On Wed, 20 May 2009 13:09:01 -0700, Chris <>
wrote:
>Kyle,
> The problem is that I'm in a mixed windows 2003 and windows 2008
>environment. All my current DFS root target on a file server, no domain
>controller. I think windows 2008 server does DFS differently than Windows
>2003. So I'm wondering if I can have mixed windows 2003 and 2008 in the same
>DFS space.
You can, I have 1 W2008 and 2 W2003 DFS name servers and 2 W2003 DCs (neither
DFS name servers). Targets are not relevant, they can be anything, even Unix as
long as it can accept a UNC connection.
>
>Thanks.
>
>"Kyle BLake" wrote:
>
>> In my experience Name Space Servers are Domain Controllers. ON windows 2008
>> add DFS management on there but do not create a new name space. It asks you
>> this when you add the add/in. Then off to the right in the menu is add name
>> space and add replication folders. This will then get you set to manage
>> things from the new server in the future.
>>
>> I created the shares on the new server first. The folders I want to be part
>> of DFS. The share permissions you set will stay but the "NTFS" security will
>> populate from the other folder targets so don't worry about setting them.
>>
>> IMO.
>>
>> Not eligble could mean that "AD" is not aware that this new member is now
>> active. ??? If your using domain named roots?
>>
>> I've never seen that before. I sometimes wait about 15 minutres for all
>> members to become aware of each other and start their replication of data!
>>
>> Make sure to limit bandwidth as to saturate the line!
>>
>> "Chris" wrote:
>>
>> > We are going to replace a Windows 2003 server with a new server running
>> > Windows 2008. The Windows 2003 server (svr1) has a copy of DFS on it.

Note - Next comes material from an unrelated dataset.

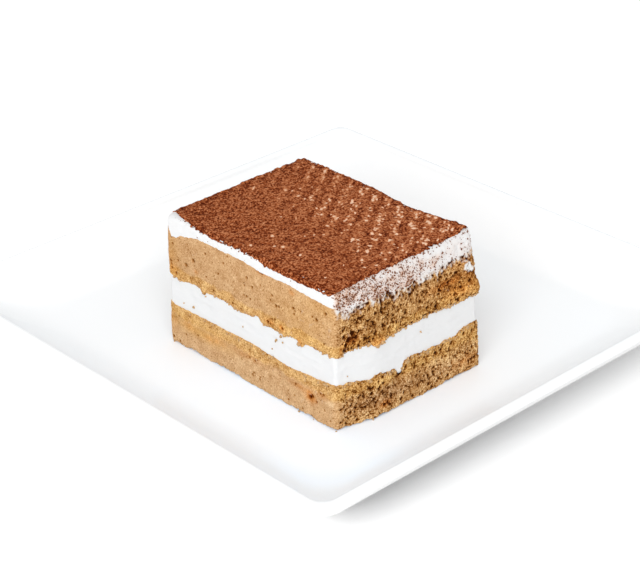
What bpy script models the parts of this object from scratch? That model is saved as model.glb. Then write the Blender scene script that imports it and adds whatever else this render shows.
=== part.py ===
"""Tiramisu portion on a square porcelain plate.

+Z is up.  The origin is the centre of the plate's underside, at the level that the foot stands on.
The portion's smooth cut face looks along -Y and its coarse, crumbly face along +X.
Sizes are in millimetres; MM turns them into metres where the meshes are made.
"""
import math

import bmesh
import bpy

MM = 0.001

# Plate: a square coupe plate with a low turned-up rim and a set-in foot.
PLATE_SIDE = 200.0
PLATE_CORNER_RADIUS = 4.0
PLATE_CORNER_GROWTH = 0.55     # how much rounder each outline gets per millimetre of inset
LIP_HEIGHT = 21.0
LIP_THICKNESS = 3.6
LIP_ROUNDING = 1.6
WELL_HEIGHT = 8.0
WELL_INSET = 26.0
UNDERSIDE_HEIGHT = 3.2         # where the underside meets the outside of the foot
UNDERSIDE_INSET = 28.0
FOOT_RECESS = 2.6
FOOT_INSET = 31.0
FOOT_WIDTH = 3.4
FOOT_EDGE = 0.5                # the foot's edges are taken off by this much
FOOT_FILLET = (0.8, 1.0)       # where the foot meets the underside: beside it, and below it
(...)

I
>> > opened DFS mgmt console from sv1 and was able to add the Windows 2008 server
>> > (svr3) as a new namespace server. The Software Distribution share has been
>> > created on svr3 with read permission for everyone. But the File Replication
>> > status shows "not eligible". And I got nothing copied over. What's problem
>> > and how to fix it?
>> >
>> > Thanks.
--
Dave Mills
There are 10 types of people, those that understand binary and those that don't.